While there are certainly some things that are unique to Michigan (it's abhorrence to local income taxes is one I share), the third political trend of baby boomers politically is this: I want everything, and I don't want to pay for any of it. This renders itself most explicitly in California, where a simple majority of citizens can approve a government funded mandate.
Unfortunately, they can also approve measures like Proposition 13, which drastically limit the state government's ability to pay for any of these mandates. The result, as in most states, is a crushing debt, brought on by one group of citizens, who want everything, and another group of citizens, who don't want to pay for anything.

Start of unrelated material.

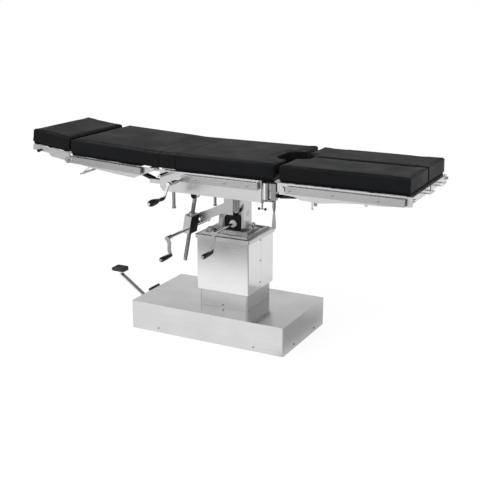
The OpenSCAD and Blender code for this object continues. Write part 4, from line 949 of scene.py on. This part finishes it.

I mean, admit it, something for nothing is awfully appealing, regardless of your predominant ideology.
Politicians normally would have to walk the line and figure out which group of people are going to comprise the larger turn out in the next election to enable them to keep their jobs. That problem was solved in California with drastic redistricting, and in Michigan with term limits, neither of which are particularly effective. (Term limits are particularly stupid, another topic for another time.) Throw in the need for the same politicians to generate revenue to fund re-elections, gathered from business that expect a return on this particular investment, and you have the current situation we're in now.
Let's tie this in a bow. In the Middle East, revolution is triggered when excess wealth is tied into the hands of the top one percent and unemployment exceeds 10 percent amongst college graduates. To date, the US has dodged a bit of a bullet in that the most recent economic downturn hasn't disproportionately harmed college graduates outside of the midwest. (In fact, unless your degree is in philosophy or law, your employment prospects are fairly good).
But if you squeeze on that white collar too hard, it will bite you back, and there are plenty of unemployed blue collar folk willing to stand beside you, as Wisconsin Republicans are learning, the hard way. Finally.